2. Wenngleich es verfassungsrechtlich nicht zu beanstanden ist, dass der Gesetzgeber im Bereich des Strafvollzuges die sofortige Vollziehung einer Maßnahme als Regelfall vorsieht, muss sichergestellt werden, dass der Strafgefangene im Einzelfall umgehend eine gerichtliche Entscheidung darüber herbeiführen kann, ob das öffentliche Interesse an der sofortigen Vollziehung einer Maßnahme oder sein Interesse an der einstweiligen Aussetzung der Vollstreckung überwiegt.

3. Beantragt ein Strafgefangener gerichtlichen Eilrechtsschutz gegen seine Verlegung innerhalb der Justizvollzugsanstalt, so wendet er sich gegen eine ihn belastende Maßnahme, deren Vollzug bereits unter den Voraussetzungen des § 114 Abs. 2 Satz 1 StVollzG ausgesetzt werden kann, ohne dass die erhöhten Voraussetzungen für eine Vornahmeentscheidung erfüllt sein müssen.

4. Der Anspruch auf effektiven Rechtsschutz ist in einem solchen Fall verletzt, wenn die Strafvollstreckungskammer die Gewährung von Eilrechtsschutz ohne die erforderliche Interessenabwägung unter Verweis auf das grundsätzliche Verbot einer Vorwegnahme der Hauptsache ablehnt und dadurch zu erkennen gibt, dass sie rechtsfehlerhaft von einem Vornahmeantrag ausgegangen ist.

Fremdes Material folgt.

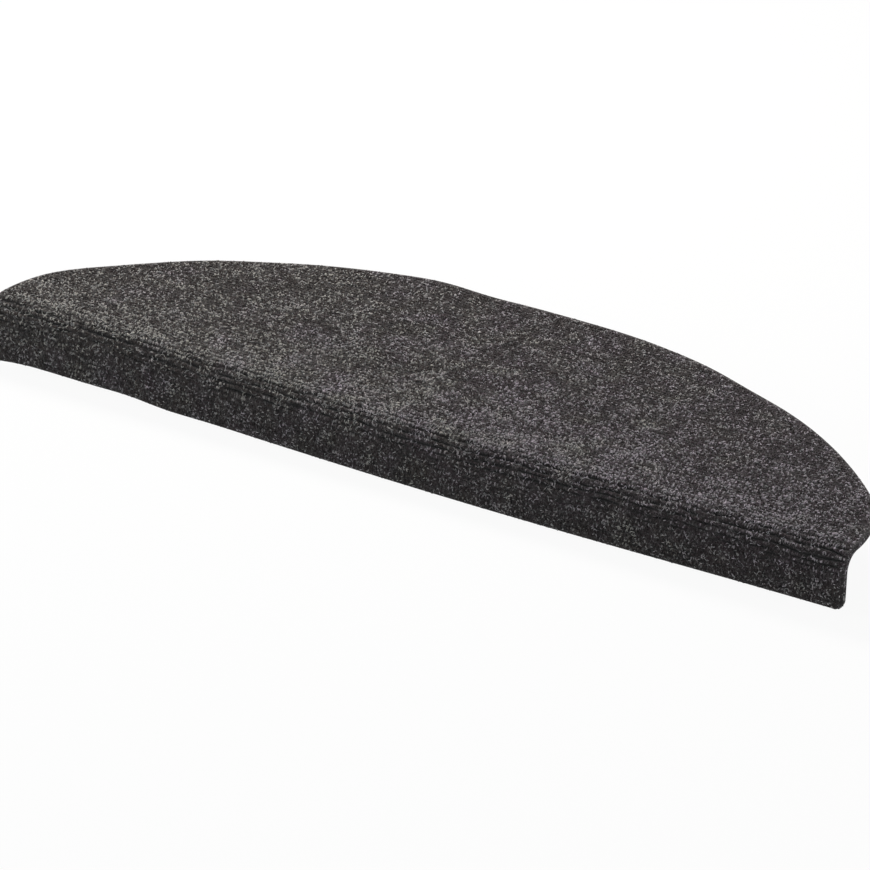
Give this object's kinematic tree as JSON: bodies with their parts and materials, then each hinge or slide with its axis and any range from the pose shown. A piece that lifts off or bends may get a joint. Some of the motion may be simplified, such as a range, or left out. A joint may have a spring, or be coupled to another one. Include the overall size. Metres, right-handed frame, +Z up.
{
  "type": "stair tread mat",
  "caption": "Half-round needle felt mat for one stair tread, with its front edge folded down over the nosing as a lip.",
  "frame": {"origin": "on the flat underside of the plate, half-way along the mat's width and depth", "axes": "+X along the step, +Y back towards the riser behind the tread, +Z up; the lip hangs down at the front, towards -Y"},
  "size_m": [0.65, 0.21, 0.04],
  "materials": {
    "needle_felt": "charcoal needle felt with light grey fibre flecks, matt"
  },
  "bodies": {
    "root": {"tread_mat": "needle_felt"}
  },
  "joints": []
}
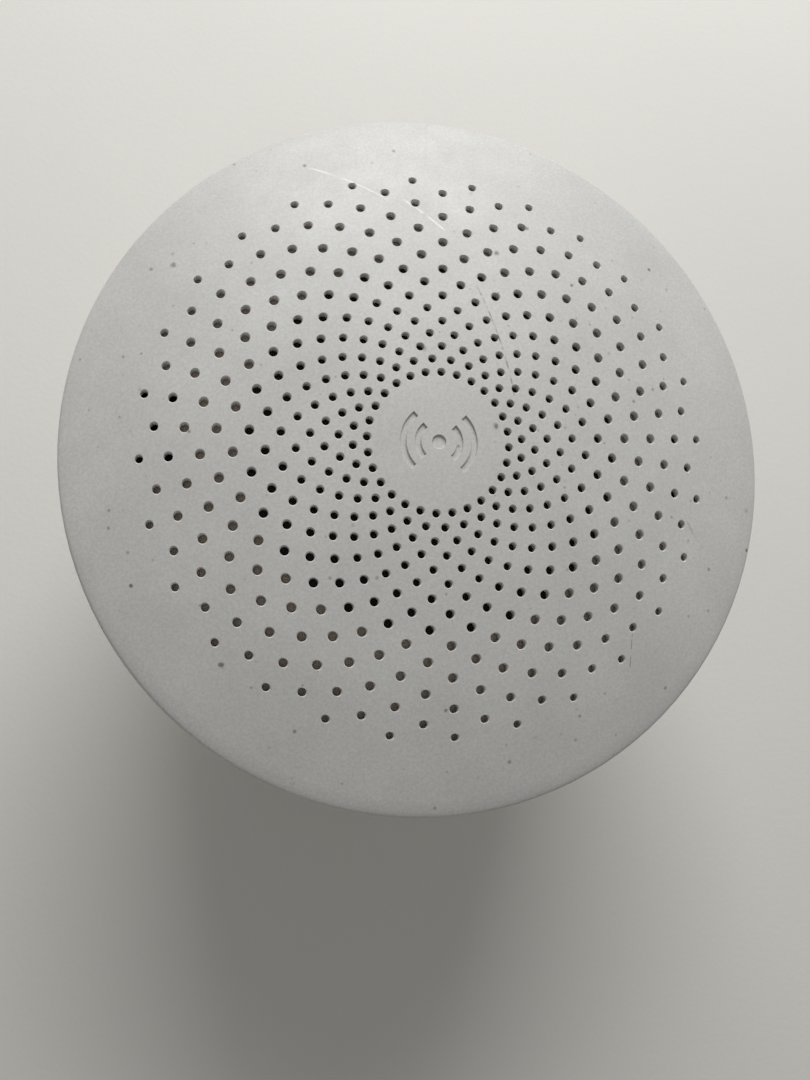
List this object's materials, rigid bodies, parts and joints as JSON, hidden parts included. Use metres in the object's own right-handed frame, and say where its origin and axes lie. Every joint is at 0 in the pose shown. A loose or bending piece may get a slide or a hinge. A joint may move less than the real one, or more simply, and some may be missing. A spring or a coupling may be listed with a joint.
{
  "type": "smart speaker",
  "caption": "Round domed smart speaker and home hub that plugs straight into a wall socket, with a perforated white front, a light ring, a side button and a light sensor.",
  "frame": {"origin": "centre of the face that meets the wall plate, between the plug blades", "axes": "+Z out of the wall through the middle of the grille, +Y up the wall when plugged in, +X towards the side button"},
  "size_m": [0.0804, 0.0804, 0.0582],
  "materials": {
    "shell_white": "fine grained matte, faint scratches and specks",
    "insert_white": "smooth satin white",
    "button_white": "fine grained matte",
    "ring_milk": "milky translucent, satin",
    "baffle_grey": "matte",
    "mesh_black": "woven cloth",
    "lens_smoke": "clear smoked",
    "blade_nickel": "nickel plated brass, lightly rubbed",
    "screw_steel": "zinc plated",
    "retainer_black": "flame retardant moulding",
    "foam_black": "closed cell foam",
    "pan_steel": "black coated pressed steel",
    "iron_zinc": "zinc plated iron",
    "ferrite": "sintered",
    "former_film": "amber film",
    "copper": "enamelled copper wire",
    "cone_paper": "pressed paper",
    "roll_rubber": "satin",
    "spider_cloth": "resin dipped cloth",
    "lead_black": "insulated lead",
    "lead_red": "insulated lead",
    "connector_ivory": "nylon",
    "board_green": "solder mask",
    "board_blue": "solder mask",
    "board_tan": "bare paper laminate",
    "led_white": "clear resin in a white package",
    "can_steel": "tinned",
    "chip_black": "moulded",
    "tin_bright": "drawn can",
    "sleeve_black": "shrunk sleeve",
    "dip_blue": "dipped coating",
    "dip_red": "dipped coating",
    "tape_yellow": "polyester tape",
    "sheet_amber": "polyimide sheet",
    "switch_body": "moulded"
  },
  "bodies": {
    "hub": {"audio_amplifier": "chip_black", "baffle_screws": "screw_steel", "blade_retainer": "retainer_black", "board_capacitors": "tin_bright", "board_link": "retainer_black", "board_screws": "screw_steel", "bridge_rectifier": "chip_black", "bulk_capacitors": "sleeve_black", "choke": "copper", "clock_crystal": "tin_bright", "controller_chip": "chip_black", "converter_chip": "chip_black", "earth_blade": "blade_nickel", "front_cover": "shell_white", "grille_mesh": "mesh_black", "insert_screws": "screw_steel", "insulating_sheet": "sheet_amber", "light_ring": "ring_milk", "light_sensor": "chip_black", "live_blade": "blade_nickel", "main_board": "board_green", "mains_fuse": "tin_bright", "memory_chip": "chip_black", "neutral_blade": "blade_nickel", "output_capacitor": "sleeve_black", "plug_insert": "insert_white", "power_board": "board_green", "power_board_screws": "screw_steel", "radio_cans": "can_steel", "rear_housing": "shell_white", "ring_leds": "led_white", "safety_capacitor": "dip_red", "sensor_lens": "lens_smoke", "speaker_baffle": "baffle_grey", "speaker_frame": "pan_steel", "speaker_gasket": "foam_black", "speaker_lead_black": "lead_black", "speaker_lead_red": "lead_red", "speaker_magnet": "ferrite", "speaker_plug": "connector_ivory", "speaker_socket": "connector_ivory", "speaker_spider": "spider_cloth", "speaker_surround": "roll_rubber", "speaker_terminals": "board_tan", "speaker_top_plate": "iron_zinc", "speaker_yoke": "iron_zinc", "switch_body": "switch_body", "switch_cover": "can_steel", "transformer_bobbin": "retainer_black", "transformer_core": "ferrite", "transformer_winding": "tape_yellow", "varistor": "dip_blue", "wifi_board": "board_blue", "zigbee_board": "board_blue"},
    "button": {"side_button": "button_white"},
    "plunger": {"switch_plunger": "switch_body"},
    "cone": {"speaker_cone": "cone_paper", "dust_cap": "cone_paper", "voice_coil_former": "former_film", "voice_coil_winding": "copper"}
  },
  "joints": [
    {"name": "button_press", "type": "slide", "parent": "hub", "child": "button", "axis": [-1, 0, 0], "range_m": [0, 0.0003], "stiffness_N_per_m": 5000},
    {"name": "plunger_press", "type": "slide", "parent": "hub", "child": "plunger", "axis": [-1, 0, 0], "range_m": [0, 0.0006]},
    {"name": "cone_excursion", "type": "slide", "parent": "hub", "child": "cone", "axis": [0, 0, 1], "range_m": [-0.0008, 0.0008], "stiffness_N_per_m": 1250, "deforming": ["speaker_surround", "speaker_spider"]}
  ],
  "couplings": [
    {"joint": "plunger_press", "follows": "button_press", "ratio": 1}
  ]
}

5. Um eine Vorwegnahme der Hauptsache handelt es sich nur dann, wenn die vorläufige Entscheidung faktisch

einer endgültigen gleichkäme, nicht hingegen, wenn es lediglich um die vorübergehende Aussetzung einer Maßnahme geht, die als solche nicht rückgängig gemacht werden könnte. Letzteres ist gerade der typische Gehalt des vorläufigen Rechtsschutzes gegen belastende Maßnahmen.

6. Die Hauptsache wird jedenfalls dann nicht vorweggenommen, wenn die anstaltsinterne Verlegung eines Strafgefangenen, der bei Antragstellung noch eine Restfreiheitsstrafe von fünf Monaten zu verbüßen hat, einstweilen untersagt wird. In Fällen noch sehr viel kürzerer Restfreiheitsstrafen wird das Gericht auch in seine Erwägungen einzustellen haben, dass die Hauptsacheentscheidung für den Strafgefangenen zu spät käme.